Very rarely have I seen a player who can really play this shot well.  Nick Matthew and Ramy most definitely use the lob very well.  They are able to, not only get themselves out of trouble at the front of the court by using it, but they can win points outright.  They achieve greater height on their lobs than other players do, causing a more vertical drop in the back corner, causing the ball to bounce less off the back wall.  As long as the pace is judged well and it doesn’t hit the back wall first, it is extremely hard to get your racket behind and round the ball to return it to the front wall.

Another aspect of the lob which I love – it shows you’re thinking.  It’s easy to run fast and hit hard out of the front corners, it’s a more natural, automatic response.  It’s very difficult to run fast, and then soften your hands at the last moment to slow the ball down.  This not only takes great skill, but it takes thought.  Thinking in squash is a good thing!

OK, how to actually play a perfect lob:

For me, the one key point you are trying to achieve is “hang time” (or “air time”).  The main purpose is to give you time to recover to the ‘T’ when you’re under pressure.  The longer the ball is in the air, the longer you have to return to the centre of the court before your opponent hits the ball.  You need to remember this goal when you think how best to play it.

Too many people “hit” or “slice” their lob.  This causes the ball to take a more direct route through the air to the back of the court, therefore causing it to be in the air for less time than is desirable, ergo. it gives you less time to recover before your opponent hits their shot.  When playing a lob, I regularly see people hitting the front wall just above the service line, the ball continues to rise, but not much, possibly not clearing the reach of the opponent.  Even if the shot does evade your opponent’s volley, unless the side wall is hit at exactly the right point where pace can come off the ball causing it to die in the back corner, the ball will bounce a little bit off the back wall, giving your opponent space to get their racket behind the ball to play a straight drive.

What I look for in the perfect lob is to caress / push up through the bottom of the ball, aiming up near the very top of the front wall, judging the pace to fly close to the ceiling.  You’ll be surprised how soft you need to hit the ball, as this extra height will carry it to the back wall.  This creates a much “loopier” trajectory, meaning the ball is in the air much, much longer (there’s your hang time!).  Obviously this gives you more time to recover.  This extra height will definitely fly over the reach of your opponent’s racket.  The angle of the downward drop from such a height is steeper, meaning the ball will bounce back up in a straighter / more vertical line keeping it very close to the back wall, instead of horizontally which would come off the back wall further.

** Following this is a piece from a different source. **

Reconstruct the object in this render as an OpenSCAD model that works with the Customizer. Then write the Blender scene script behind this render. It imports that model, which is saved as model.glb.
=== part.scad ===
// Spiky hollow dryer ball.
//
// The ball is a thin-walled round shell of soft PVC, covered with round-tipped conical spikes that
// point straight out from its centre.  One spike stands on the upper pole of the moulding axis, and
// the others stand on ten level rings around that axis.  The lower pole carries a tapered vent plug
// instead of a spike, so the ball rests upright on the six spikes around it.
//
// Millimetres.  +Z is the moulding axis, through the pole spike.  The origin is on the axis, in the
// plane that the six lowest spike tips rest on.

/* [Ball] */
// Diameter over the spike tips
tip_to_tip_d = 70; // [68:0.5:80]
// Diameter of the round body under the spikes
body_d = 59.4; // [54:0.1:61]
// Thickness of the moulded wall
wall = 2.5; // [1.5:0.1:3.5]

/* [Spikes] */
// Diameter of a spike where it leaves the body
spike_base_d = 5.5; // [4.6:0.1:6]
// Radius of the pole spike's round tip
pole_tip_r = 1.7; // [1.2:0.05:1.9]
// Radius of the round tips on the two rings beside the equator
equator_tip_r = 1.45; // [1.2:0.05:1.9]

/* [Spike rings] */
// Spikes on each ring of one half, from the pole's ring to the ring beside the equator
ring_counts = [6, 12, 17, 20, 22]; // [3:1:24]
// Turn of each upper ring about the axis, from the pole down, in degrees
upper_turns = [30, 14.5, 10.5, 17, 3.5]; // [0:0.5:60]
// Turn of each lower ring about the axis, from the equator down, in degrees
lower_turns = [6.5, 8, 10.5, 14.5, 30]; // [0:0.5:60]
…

A cross-court lob played in this way will serve the number one purpose, giving you time to recover.  Even if you over-hit the lob and it hits the back wall first, your opponent will get the ball back but you have by now recovered to the ‘T’ and are ‘back in the rally’, no longer under pressure (as you were the previous shot from their attacking front court shot).  If judged well it can be an instant winner.  When this happens it’s extremely frustrating for your opponent as they thought they had you in a position for them to win the point, so making it incredibly satisfying for you!